## Data listing
• • • •

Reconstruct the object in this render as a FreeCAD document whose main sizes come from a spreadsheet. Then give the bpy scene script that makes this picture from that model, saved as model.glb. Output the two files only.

• • • •

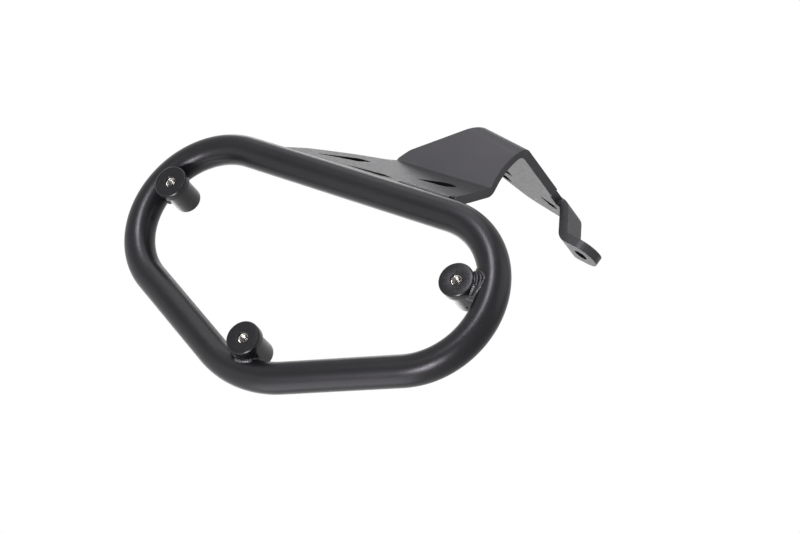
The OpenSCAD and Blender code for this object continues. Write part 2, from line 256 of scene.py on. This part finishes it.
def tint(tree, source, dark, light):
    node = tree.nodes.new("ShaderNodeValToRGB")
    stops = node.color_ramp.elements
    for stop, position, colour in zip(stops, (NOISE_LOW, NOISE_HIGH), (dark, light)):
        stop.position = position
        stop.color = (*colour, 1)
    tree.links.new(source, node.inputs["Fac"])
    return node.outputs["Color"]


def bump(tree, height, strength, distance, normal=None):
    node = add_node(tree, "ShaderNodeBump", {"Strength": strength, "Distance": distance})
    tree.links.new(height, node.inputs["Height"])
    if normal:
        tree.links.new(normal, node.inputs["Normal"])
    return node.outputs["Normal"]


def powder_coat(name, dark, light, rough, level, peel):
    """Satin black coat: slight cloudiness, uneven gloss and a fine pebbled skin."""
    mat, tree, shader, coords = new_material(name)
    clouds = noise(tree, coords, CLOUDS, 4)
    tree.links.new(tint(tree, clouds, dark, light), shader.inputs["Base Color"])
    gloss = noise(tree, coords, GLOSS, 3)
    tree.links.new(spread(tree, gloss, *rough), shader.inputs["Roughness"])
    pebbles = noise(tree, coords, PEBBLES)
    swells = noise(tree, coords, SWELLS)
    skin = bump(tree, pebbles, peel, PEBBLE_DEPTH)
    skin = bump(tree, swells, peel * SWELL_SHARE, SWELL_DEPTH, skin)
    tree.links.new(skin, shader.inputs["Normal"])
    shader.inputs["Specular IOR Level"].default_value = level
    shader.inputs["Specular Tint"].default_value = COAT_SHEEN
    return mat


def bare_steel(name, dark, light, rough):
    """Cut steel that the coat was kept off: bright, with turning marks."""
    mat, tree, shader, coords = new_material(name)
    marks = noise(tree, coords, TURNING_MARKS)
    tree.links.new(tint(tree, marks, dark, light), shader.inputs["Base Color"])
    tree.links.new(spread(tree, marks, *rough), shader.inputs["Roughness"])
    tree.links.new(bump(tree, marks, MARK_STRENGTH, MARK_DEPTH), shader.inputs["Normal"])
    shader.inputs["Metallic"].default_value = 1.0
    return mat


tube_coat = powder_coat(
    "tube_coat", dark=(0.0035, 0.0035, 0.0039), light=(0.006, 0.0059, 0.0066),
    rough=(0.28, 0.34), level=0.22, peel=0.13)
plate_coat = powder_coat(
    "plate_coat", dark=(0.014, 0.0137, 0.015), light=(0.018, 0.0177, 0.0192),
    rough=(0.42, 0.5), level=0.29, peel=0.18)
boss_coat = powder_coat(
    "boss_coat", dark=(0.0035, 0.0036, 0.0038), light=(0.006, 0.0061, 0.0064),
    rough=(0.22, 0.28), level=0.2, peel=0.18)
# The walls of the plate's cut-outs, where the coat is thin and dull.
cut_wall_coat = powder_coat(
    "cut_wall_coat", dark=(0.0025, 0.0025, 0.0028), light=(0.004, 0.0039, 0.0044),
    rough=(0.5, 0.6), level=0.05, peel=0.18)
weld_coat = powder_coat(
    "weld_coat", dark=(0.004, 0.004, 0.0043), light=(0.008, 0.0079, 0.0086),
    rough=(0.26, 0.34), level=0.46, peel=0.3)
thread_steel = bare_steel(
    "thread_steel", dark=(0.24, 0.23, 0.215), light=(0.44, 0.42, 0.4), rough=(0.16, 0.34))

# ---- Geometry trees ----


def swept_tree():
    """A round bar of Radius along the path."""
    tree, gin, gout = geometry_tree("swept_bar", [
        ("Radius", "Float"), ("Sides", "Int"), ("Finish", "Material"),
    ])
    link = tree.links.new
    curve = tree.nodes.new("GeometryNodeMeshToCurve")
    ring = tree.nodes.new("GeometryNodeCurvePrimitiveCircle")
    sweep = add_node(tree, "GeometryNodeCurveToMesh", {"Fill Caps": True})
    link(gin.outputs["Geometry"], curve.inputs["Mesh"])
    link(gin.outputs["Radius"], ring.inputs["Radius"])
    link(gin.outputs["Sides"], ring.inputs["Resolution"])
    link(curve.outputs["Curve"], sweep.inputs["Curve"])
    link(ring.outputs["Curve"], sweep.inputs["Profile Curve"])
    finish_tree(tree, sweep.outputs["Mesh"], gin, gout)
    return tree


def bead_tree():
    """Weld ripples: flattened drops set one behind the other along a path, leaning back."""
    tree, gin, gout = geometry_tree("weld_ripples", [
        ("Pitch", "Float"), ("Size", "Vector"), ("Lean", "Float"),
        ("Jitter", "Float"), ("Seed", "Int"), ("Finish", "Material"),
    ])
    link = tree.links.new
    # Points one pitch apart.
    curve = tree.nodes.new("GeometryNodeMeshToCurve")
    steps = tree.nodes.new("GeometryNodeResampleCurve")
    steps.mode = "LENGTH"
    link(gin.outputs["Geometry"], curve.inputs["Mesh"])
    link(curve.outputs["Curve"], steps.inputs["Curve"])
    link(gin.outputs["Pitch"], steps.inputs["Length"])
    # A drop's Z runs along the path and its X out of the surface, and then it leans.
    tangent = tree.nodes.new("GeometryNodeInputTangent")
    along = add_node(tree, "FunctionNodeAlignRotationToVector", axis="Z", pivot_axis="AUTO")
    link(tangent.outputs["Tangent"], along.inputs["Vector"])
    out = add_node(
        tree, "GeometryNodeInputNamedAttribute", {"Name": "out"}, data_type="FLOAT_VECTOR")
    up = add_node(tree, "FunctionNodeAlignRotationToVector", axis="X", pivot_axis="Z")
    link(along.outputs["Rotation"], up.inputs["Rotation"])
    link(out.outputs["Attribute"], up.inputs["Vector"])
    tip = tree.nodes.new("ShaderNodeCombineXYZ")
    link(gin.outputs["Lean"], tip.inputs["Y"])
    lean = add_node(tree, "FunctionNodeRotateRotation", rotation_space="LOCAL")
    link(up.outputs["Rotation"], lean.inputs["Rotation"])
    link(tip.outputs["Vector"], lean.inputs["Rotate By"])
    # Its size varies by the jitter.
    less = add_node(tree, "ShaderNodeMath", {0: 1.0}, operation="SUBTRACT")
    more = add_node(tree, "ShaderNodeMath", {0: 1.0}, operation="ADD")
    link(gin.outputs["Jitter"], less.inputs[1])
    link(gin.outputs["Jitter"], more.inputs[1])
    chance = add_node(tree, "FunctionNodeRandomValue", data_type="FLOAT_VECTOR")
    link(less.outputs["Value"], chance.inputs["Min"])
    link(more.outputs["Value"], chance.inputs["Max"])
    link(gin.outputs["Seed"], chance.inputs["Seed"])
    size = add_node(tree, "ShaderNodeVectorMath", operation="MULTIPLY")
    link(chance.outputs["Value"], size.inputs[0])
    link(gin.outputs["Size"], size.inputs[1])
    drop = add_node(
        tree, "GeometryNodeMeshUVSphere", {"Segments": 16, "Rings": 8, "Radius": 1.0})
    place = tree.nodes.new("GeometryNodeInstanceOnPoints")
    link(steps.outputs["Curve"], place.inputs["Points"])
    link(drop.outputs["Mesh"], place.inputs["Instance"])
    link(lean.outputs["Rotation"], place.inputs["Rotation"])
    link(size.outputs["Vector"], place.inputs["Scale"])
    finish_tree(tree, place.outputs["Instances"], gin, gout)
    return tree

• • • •

## The task
Look through the material above and pick out each line holding the word "that".

## The reply
Reconstruct the object in this render as a FreeCAD document whose main sizes come from a spreadsheet. Then give the bpy scene script that makes this picture from that model, saved as model.glb. Output the two files only.
    """Cut steel that the coat was kept off: bright, with turning marks."""